À genoux, une prière muette, les coudes sur un pupitre. Sonnent 3 heures à la cloche dans un ciel cobalt tapissé de piafs. Tombe la neige, drue, glapissant sourdement sur des murs colmatés à la chaux. Petits pas saccadés, martèlement de sandales sur le dallage de marbre. D’autres pas qui résonnent sous les voûtes. Moment de lecture. Toujours les coudes sur le pupitre. La canne hésitante sur le parquet d’un vieil homme courbé. Le tic-tac d’une pendule. Les mesures d’une chasuble. Une prière énoncée à la lueur vacillante d’une bougie. Un banc-titre : « Qui ne renonce pas à tous ses biens et ne marche pas à ma suite ne peut être mon disciple. » L’arrivée d’un novice est l’occasion de rompre le silence. Sans tapage, sans violence. Ni impatience. Un mot est un mot. Calibré milli. Comme la coupe de cheveux au rasoir électrique.

Nouvelle prière. Des branches de céleri émincées beuglent leurs fragrances en cuisine. Le couteau claque sur la table.

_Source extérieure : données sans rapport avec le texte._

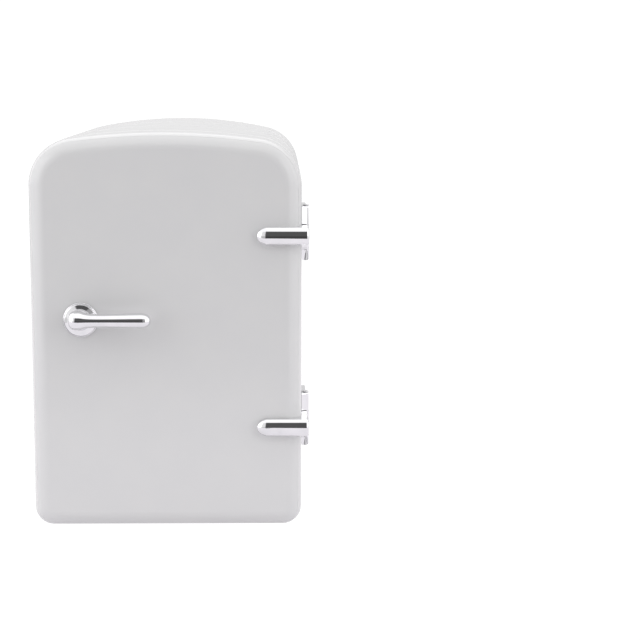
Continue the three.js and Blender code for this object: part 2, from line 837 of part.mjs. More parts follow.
function coolingGroup() {
  const group = new THREE.Group();
  const blockFront = cavityRear;
  const moduleFront = foamRear - 3.3;
  place(group, "cold_plate", coldPlate(), aluminium());
  plateScrewPlaces.forEach((screwPlace, i) => {
    place(group, `cold_plate_screw_${i + 1}`, plateScrew(), steel(), screwPlace);
  });
  place(group, "cold_block", blockWindow(0, blockFront, moduleFront - gap), aluminium());
  place(group, "peltier_module", blockWindow(0, moduleFront, foamRear + 0.5), material(0xe8e8e0, 0.6));
  place(group, "heat_sink", heatSinkSolid(), aluminium());
  place(group, "fan_frame", fanFrame(), blackPlastic());
  place(group, "fan_rotor", fanRotor(), blackPlastic(), [0, 0, coolingZ]);
  return group;
}

function powerGroup() {
  const group = new THREE.Group();
  const { left, right, low, high, front, thick } = board;
  const face = front + thick + gap;
  place(group, "power_board", block(left, right, front, front + thick, low, high), material(0x1f3326, 0.5));
  place(group, "transformer", block(-7, 7, face, face + 18, 222, 250), material(0xe0d9b8, 0.6));
  place(group, "board_heat_sink", boardHeatSink(), material(0x2a2a2c, 0.4, 1));
  place(group, "capacitor_1", boardCan(6, 16), blackPlastic(), [40, 0, 238]);
  place(group, "capacitor_2", boardCan(5, 13), blackPlastic(), [-15, 0, 243]);
  place(group, "varistor", boardCan(4.6, 9), material(0xf0f0ea, 0.6), [-24, 0, 227]);
  place(group, "ac_inlet", acInlet(), blackPlastic(), [0, sideY, acZ]);
  place(group, "dc_inlet", dcInlet(), blackPlastic(), [0, sideY, dcZ]);
  place(group, "switch_housing", switchHousing(), blackPlastic(), [0, sideY, switchZ]);
  place(group, "mode_rocker", modeRocker(), blackPlastic(), [rockerX, sideY, switchZ]);
  place(group, "ac_lead", acLead(), blackPlastic());
  place(group, "dc_lead", dcLead(), blackPlastic());
  place(group, "module_lead", moduleLead(), material(0xf2f2f0, 0.5));
  place(group, "fan_lead", fanLead(), material(0xb02a22, 0.5));
  return group;
}

// From the mains socket, round under the fan and up the +X side to the board
function acLead() {
  return lead(
    4, [79, sideY, acZ], [75, sideY, acZ + 0.5], [67, 223, 35], [56, 226, 45], [45, 227, 49],
    [37, 227, 55], [34, 225, 66], [39, 222, 84], [51, 221, 104], [57, 221, 132], [58, 221, 170], [57, 220, 200], [54, 218, 214], [49, 214.4, 224],
  );
}

// From the 12 V socket straight up the +X side to the board
function dcLead() {
  return lead(
    3, [79, sideY, dcZ], [76, sideY, dcZ + 0.5], [70, 220, 58], [66, 217, 76], [66, 214, 110],
    [67, 213, 160], [66, 213, 200], [62, 214, 226], [54, 215, 233], [47, 214, 231],
  );
}

// From the cooling module, out over the board and across it to the far end
function moduleLead() {
  return lead(
    3, [28, 197.4, 211], [46, 203, 212], [59, 214, 218], [61, 228, 228], [52, 236, 235], [34, 238, 239.5],
    [8, 238, 240.5], [-16, 237, 240], [-33, 230, 238], [-38, 217, 236], [-36, 213.6, 232],
  );
}

// From the fan's upper corner to the board's lower edge
function fanLead() {
  return lead(2.4, [-30, 231, 206.2], [-33, 229, 210], [-36, 222, 216], [-34, 216, 222], [-33, 213.4, 226]);
}

function hingeGroup(name, z) {
  const group = new THREE.Group();
  group.position.z = z - hinge.drop;
  place(group, `${name}_hinge_leaf`, hingeLeaf(), chrome());
  place(group, `${name}_hinge_pin`, hingePin(), steel(), [hingeX, hingeY, 0]);
  [-1, 1].forEach((side, i) => {
    const position = [width / 2, leafScrew.y, side * leafScrew.z];
    place(group, `${name}_leaf_screw_${i + 1}`, leafScrewSolid(), steel(), position);
  });
  return group;
}

function doorGroup() {
  const group = new THREE.Group();
  place(group, "door_outer_shell", doorOuterShell(), whiteShell());
  place(group, "door_insulation", doorInsulation(), foamMaterial());
  place(group, "door_inner_panel", doorInnerPanel(), whiteInner());
  place(group, "door_gasket", doorGasket(), material(0xd8d8d8, 0.7));
  place(group, "door_rack", doorRack(), material(0xf0f4f6, 0.25));
  place(group, "upper_hinge_strap", hingeStrap(), chrome(), [0, 0, hingeHeights.upper]);
  place(group, "lower_hinge_strap", hingeStrap(), chrome(), [0, 0, hingeHeights.lower]);
  const handle = new THREE.Group();
  handle.position.set(handleX, 0, handleZ);
  place(handle, "handle_rosette", handleRosette(), chrome());
  place(handle, "handle_lever", handleLever(), chrome());
  place(handle, "latch_hook", latchHook(), steel());
  group.add(handle);
  return group;
}

const fridge = new THREE.Group();
fridge.position.set(-hingeProud / 2, (handleProud - bodyRear) / 2, footHeight);
fridge.add(cabinetGroup(), coolingGroup(), powerGroup(), doorGroup());
for (const [name, z] of Object.entries(hingeHeights)) {
  fridge.add(hingeGroup(name, z));
}
place(fridge, "shelf", shelf(), whiteInner());

export default fridge;
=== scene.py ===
"""The looks of a small thermoelectric fridge: glossy shell, chrome fittings, cold space and machine bay.

Shapes are drawn in millimetres from the cabinet's own origin, which is the middle of its width, the door's
front face and its underside: +X to the hinges, +Y to the rear, +Z up. make() moves them into the frame.
"""

import json
import math

import bmesh
import bpy
from mathutils import Matrix, Vector


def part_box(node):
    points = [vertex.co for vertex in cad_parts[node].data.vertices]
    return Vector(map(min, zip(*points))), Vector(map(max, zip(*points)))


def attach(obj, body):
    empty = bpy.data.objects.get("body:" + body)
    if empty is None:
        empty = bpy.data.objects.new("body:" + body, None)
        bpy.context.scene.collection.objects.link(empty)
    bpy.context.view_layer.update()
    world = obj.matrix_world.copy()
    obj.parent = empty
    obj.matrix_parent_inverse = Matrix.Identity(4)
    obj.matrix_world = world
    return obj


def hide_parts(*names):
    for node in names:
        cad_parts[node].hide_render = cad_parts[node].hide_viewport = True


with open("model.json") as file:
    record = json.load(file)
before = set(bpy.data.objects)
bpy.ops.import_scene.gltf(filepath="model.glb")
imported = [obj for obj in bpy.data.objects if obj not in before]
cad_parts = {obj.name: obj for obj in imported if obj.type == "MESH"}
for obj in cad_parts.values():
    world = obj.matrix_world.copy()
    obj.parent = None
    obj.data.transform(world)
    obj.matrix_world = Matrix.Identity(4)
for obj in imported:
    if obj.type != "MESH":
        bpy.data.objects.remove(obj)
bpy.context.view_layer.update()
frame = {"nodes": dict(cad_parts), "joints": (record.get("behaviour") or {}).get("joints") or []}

MM = 0.001
shell_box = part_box("body_shell")
door_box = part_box("door_outer_shell")
ORIGIN = Vector(((shell_box[0].x + shell_box[1].x) / 2, door_box[0].y, shell_box[0].z))


def extent(node):
    """Lowest and highest corner of a CAD node, in millimetres from the cabinet's origin."""
    low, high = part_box(node)
    return (low - ORIGIN) / MM, (high - ORIGIN) / MM


def middle(node):
    low, high = extent(node)
    return (low + high) / 2


def across(axis, place):
    """The place's two coordinates across an axis, in the order in which pad() draws them."""
    return [getattr(place, other) for other in "xyz" if other != axis]


def joint_place(name):
    joint = next(j for j in frame["joints"] if j["name"] == name)
    return (Vector(joint["pos_m"]) - ORIGIN) / MM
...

Des rayons de soleil jouent d’un dégradé clair sur un plancher inégal pendant que les couverts sont rincés dans une écuelle. Sur un chariot à roulettes, c’est l’heure de la distribution de la gamelle pour chaque cellule. Au tour des chats. Bribes de mots pour héler le félin pas pressé d’avaler la tambouille frugale. Une eau de rivière qui frétille, la flotte qui goutte à la fonte des neiges, les premières fleurs gloussant au-dessus de 14 °C. Elles se font des compliments. Coupe de bûches puis fouille des sillons dans le potager, binette à la main. La ferraille racle la terre, son métal qui braille. Un déjeuner dominical au réfectoire, promenade digestive, échange de menus propos avant la procession nocturne. Retour de la prière, des coups de cloche, de la prière encore.

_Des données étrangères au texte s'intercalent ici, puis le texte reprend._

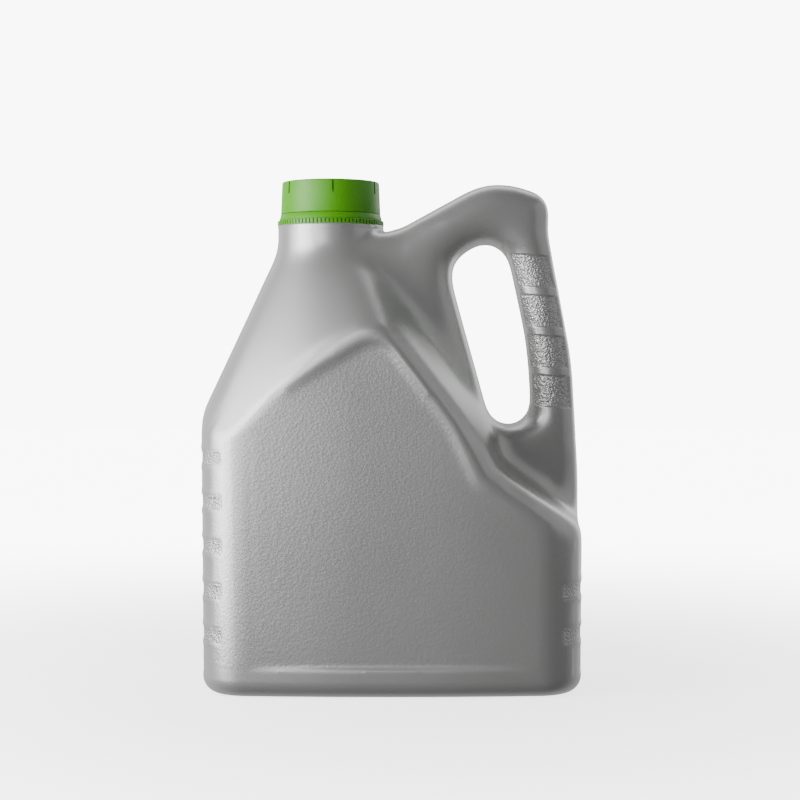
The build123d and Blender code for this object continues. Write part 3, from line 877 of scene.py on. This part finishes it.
class CANISTER_OT_stage(bpy.types.Operator):
    """Sets the pale floor, the soft lights and the camera"""
    bl_idname = "canister.stage"
    bl_label = "Stage"

    def execute(self, context):
        settings = context.scene.canister_stage
        self.floor(tuple(settings.floor_colour))
        self.backdrop()
        self.world()
        for name, azimuth, height, distance, size, power in LAMPS:
            self.light(name, azimuth, height, distance, size, power)
        camera = bpy.data.objects.new("camera", bpy.data.cameras.new("camera"))
        context.collection.objects.link(camera)
        camera.data.sensor_width = SENSOR_WIDTH
        camera.data.lens = settings.lens
        camera.location = (CAMERA_SIDE, -settings.distance, CAMERA_HEIGHT)
        camera.rotation_euler = (math.radians(90 - CAMERA_TILT), 0, 0)
        context.scene.camera = camera
        return {"FINISHED"}

    def floor(self, colour):
        """A pale round board that glows with painted light, dimmer round the canister and brighter
        towards its edge, so that it reads white. It gives no light back.
        """
        bpy.ops.object.select_all(action="DESELECT")
        bpy.ops.mesh.primitive_circle_add(vertices=96, radius=FLOOR_RADIUS, fill_type="NGON")
        board = bpy.context.object
        board.name = "floor_board"
        board.visible_diffuse = False
        board.visible_glossy = False
        material, tree, output = new_material("pale_board_painted_glow")
        place = add_node(tree, "ShaderNodeTexCoord").outputs["Object"]
        reach = add_node(tree, "ShaderNodeVectorMath", {"operation": "LENGTH"}, {0: place})
        # painted light: the board's own glow, weaker near the canister and stronger towards its
        # edge
        glow = add_node(
            tree, "ShaderNodeMapRange",
            {"interpolation_type": "SMOOTHSTEP", "From Min": 0.1, "From Max": 0.9,
             "To Min": FLOOR_LIGHT, "To Max": BACKDROP_LIGHT},
            {"Value": reach.outputs["Value"]})
        shader = add_node(
            tree, "ShaderNodeBsdfPrincipled",
            {"Base Color": (*colour, 1), "Roughness": 0.6, "Emission Color": (1, 1, 1, 1)},
            {"Emission Strength": glow.outputs[0]})
        tree.links.new(shader.outputs[0], output.inputs["Surface"])
        board.data.materials.append(material)

    def backdrop(self):
        """A white dome that only the camera sees."""
        bpy.ops.object.select_all(action="DESELECT")
        bpy.ops.mesh.primitive_uv_sphere_add(
            segments=48, ring_count=24, radius=0.98 * FLOOR_RADIUS)
        dome = bpy.context.object
        dome.name = "white_backdrop"
        for ray in ("diffuse", "glossy", "transmission", "volume_scatter", "shadow"):
            setattr(dome, "visible_" + ray, False)
        material, tree, output = new_material("white_lit_backdrop")
        shader = add_node(
            tree, "ShaderNodeEmission", {"Color": (1, 1, 1, 1), "Strength": BACKDROP_LIGHT})
        tree.links.new(shader.outputs[0], output.inputs["Surface"])
        dome.data.materials.append(material)

    def world(self):
        """The light of a pale room: dim in front of the canister, brighter behind it."""
        world = bpy.data.worlds.new("studio")
        bpy.context.scene.world = world
        world.use_nodes = True
        tree = world.node_tree
        tree.nodes.clear()
        direction = add_node(tree, "ShaderNodeTexCoord").outputs["Generated"]
        axes = add_node(tree, "ShaderNodeSeparateXYZ", links={0: direction})
        strength = add_node(
            tree, "ShaderNodeMapRange",
            {"interpolation_type": "SMOOTHSTEP", "From Min": -0.3, "From Max": 0.8,
             "To Min": 0.12, "To Max": 0.75},
            {"Value": axes.outputs["Y"]})
        shader = add_node(
            tree, "ShaderNodeBackground", {"Color": (1, 1, 1, 1)},
            {"Strength": strength.outputs[0]})
        output = add_node(tree, "ShaderNodeOutputWorld")
        tree.links.new(shader.outputs[0], output.inputs["Surface"])

    def light(self, name, azimuth, height, distance, size, power):
        """A soft lamp turned to the canister, its azimuth counted from the camera to the right."""
        turn, rise = math.radians(azimuth), math.radians(height)
        level = math.cos(rise)
        way = Vector((math.sin(turn) * level, -math.cos(turn) * level, math.sin(rise)))
        lamp = bpy.data.lights.new(name, "AREA")
        lamp.shape, lamp.energy = "RECTANGLE", power
        lamp.size, lamp.size_y = size
        obj = bpy.data.objects.new(name, lamp)
        bpy.context.collection.objects.link(obj)
        obj.visible_camera = False
        obj.location = LAMP_TARGET + distance * way
        obj.rotation_euler = (-way).to_track_quat("-Z", "Y").to_euler()


class CANISTER_PT_panel(bpy.types.Panel):
    """Lists the canister's settings and its operators"""
    bl_idname = "CANISTER_PT_panel"
    bl_label = "Canister"
    bl_space_type = "VIEW_3D"
    bl_region_type = "UI"
    bl_category = "Canister"

    def draw(self, context):
        scene = context.scene
        for settings in (scene.canister_bottle, scene.canister_cap, scene.canister_stage):
            box = self.layout.box()
            for name in settings.__annotations__:
                box.prop(settings, name)
        for operator in OPERATORS:
            self.layout.operator(operator.bl_idname)


SETTINGS = {
    "canister_bottle": CanisterBottle,
    "canister_cap": CanisterCap,
    "canister_stage": CanisterStage,
}
OPERATORS = [CANISTER_OT_bottle, CANISTER_OT_closure, CANISTER_OT_stage]


def register():
    """Registers the settings, the operators and the panel."""
    for name, group in SETTINGS.items():
        bpy.utils.register_class(group)
        setattr(bpy.types.Scene, name, bpy.props.PointerProperty(type=group))
    for kind in (*OPERATORS, CANISTER_PT_panel):
        bpy.utils.register_class(kind)


def unregister():
    """Takes them out again, last first."""
    for kind in (CANISTER_PT_panel, *reversed(OPERATORS)):
        bpy.utils.unregister_class(kind)
    for name, group in SETTINGS.items():
        delattr(bpy.types.Scene, name)
        bpy.utils.unregister_class(group)


def main():
    """Builds every piece and the stage."""
    register()
    bpy.ops.canister.bottle()
    bpy.ops.canister.closure()
    bpy.ops.canister.stage()


if __name__ == "__main__":
    main()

Les bruits familiers troublent à peine la paix monacale de la Grande Chartreuse, des vastes bâtiments élevés sur le site d’un ermitage fondé au XIe siècle dans les Alpes grenobloises. Au rythme des jours et des nuits, de l’hiver à l’hiver, Philip Gröning s’est plié aux règles de la communauté. La première impose le silence, ou bien de parler quand c’est utile au travail. Le réalisateur s’est muni d’une caméra, de micros pour filmer les travaux et les jours, les repas, un quotidien scandé par les messes et la prière. Les plans ont des allures de natures mortes. Avec ou sans corbeilles de fruits. Il s’agit bien pourtant de vies, de vies entières qui se déroulent ici, avec une gestuelle répétée ­ en moyenne, un moine passe soixante-cinq ans de sa vie dans la Grande Chartreuse, des années au même rituel jour après jour.

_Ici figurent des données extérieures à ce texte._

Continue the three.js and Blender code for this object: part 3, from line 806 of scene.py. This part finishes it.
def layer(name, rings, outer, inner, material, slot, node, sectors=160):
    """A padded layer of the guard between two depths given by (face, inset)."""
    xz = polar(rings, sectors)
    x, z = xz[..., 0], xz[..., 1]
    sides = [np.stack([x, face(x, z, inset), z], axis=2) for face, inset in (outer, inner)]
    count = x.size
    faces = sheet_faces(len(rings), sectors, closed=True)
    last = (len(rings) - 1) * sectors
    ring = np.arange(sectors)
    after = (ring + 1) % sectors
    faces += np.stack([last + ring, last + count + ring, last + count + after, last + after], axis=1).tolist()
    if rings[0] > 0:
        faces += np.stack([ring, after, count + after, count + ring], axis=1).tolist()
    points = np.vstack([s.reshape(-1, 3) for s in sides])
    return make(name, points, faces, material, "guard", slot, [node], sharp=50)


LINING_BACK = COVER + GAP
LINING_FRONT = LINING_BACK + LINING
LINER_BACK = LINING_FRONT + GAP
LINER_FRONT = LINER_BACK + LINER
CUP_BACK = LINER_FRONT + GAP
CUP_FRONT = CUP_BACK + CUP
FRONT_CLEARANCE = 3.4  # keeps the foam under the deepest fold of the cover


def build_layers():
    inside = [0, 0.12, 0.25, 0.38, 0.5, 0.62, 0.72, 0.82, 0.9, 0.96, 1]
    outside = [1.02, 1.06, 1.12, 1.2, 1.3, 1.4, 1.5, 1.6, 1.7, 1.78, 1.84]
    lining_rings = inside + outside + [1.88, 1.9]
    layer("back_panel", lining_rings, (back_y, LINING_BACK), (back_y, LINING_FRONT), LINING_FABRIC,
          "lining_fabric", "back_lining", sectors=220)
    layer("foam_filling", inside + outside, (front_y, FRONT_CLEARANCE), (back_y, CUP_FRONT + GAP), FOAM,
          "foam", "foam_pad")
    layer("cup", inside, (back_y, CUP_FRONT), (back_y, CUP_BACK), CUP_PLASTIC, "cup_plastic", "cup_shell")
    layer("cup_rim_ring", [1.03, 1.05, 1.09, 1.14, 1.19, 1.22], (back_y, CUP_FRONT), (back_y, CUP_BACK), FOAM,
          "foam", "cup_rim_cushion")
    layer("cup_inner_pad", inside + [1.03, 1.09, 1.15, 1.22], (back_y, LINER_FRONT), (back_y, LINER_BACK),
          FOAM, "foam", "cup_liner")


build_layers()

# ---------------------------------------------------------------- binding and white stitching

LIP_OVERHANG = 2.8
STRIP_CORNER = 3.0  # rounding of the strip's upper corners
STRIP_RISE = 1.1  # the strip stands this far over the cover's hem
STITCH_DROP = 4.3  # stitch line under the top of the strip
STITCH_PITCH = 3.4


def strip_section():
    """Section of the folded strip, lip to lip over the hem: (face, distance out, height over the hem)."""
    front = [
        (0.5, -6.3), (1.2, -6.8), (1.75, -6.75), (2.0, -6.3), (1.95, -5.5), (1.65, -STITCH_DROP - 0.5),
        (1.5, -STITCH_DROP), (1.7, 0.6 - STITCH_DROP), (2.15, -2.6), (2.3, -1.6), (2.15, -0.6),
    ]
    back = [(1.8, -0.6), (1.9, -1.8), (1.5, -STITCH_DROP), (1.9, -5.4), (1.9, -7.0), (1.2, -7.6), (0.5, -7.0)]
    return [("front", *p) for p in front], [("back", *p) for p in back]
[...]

Quelques-uns de ces « personnages » se sont prêtés au plan fixe, face caméra, l’oeil planté devant l’objectif, sans chaleur ni froideur. Indifférent. Un clignement de paupières et puis c’est tout. Le moine attend que ça se passe, serein, que le cinéaste enchaîne son fondu. Le moine a tout son temps. Précisément parce que débarrassé du temps et des contingences matérielles. Dans le déroulement d’une existence rigoureusement structurée, le réalisateur saisit justement cette essence de la contemplation. Sans en faire un film muet. Rothko a fait la même chose avec le blanc. Surtout, Gröning livre un témoignage sur la foi et sur le temps, sur la solitude, sur le renoncement aux biens et la réclusion volontaire. Sur une vie sans artifice, guipures, fanfreluches et calembredaines. Juste l’essentiel. Ce qui n’empêche pas les moines de chahuter dans la neige, enivrés par les flocons, les robes soulevées par les mouvements de ballets, comme Mario Giacomelli les avait croqués, ailleurs, à l’argentique, dans une espèce de féerie taillée au scalpel de mage.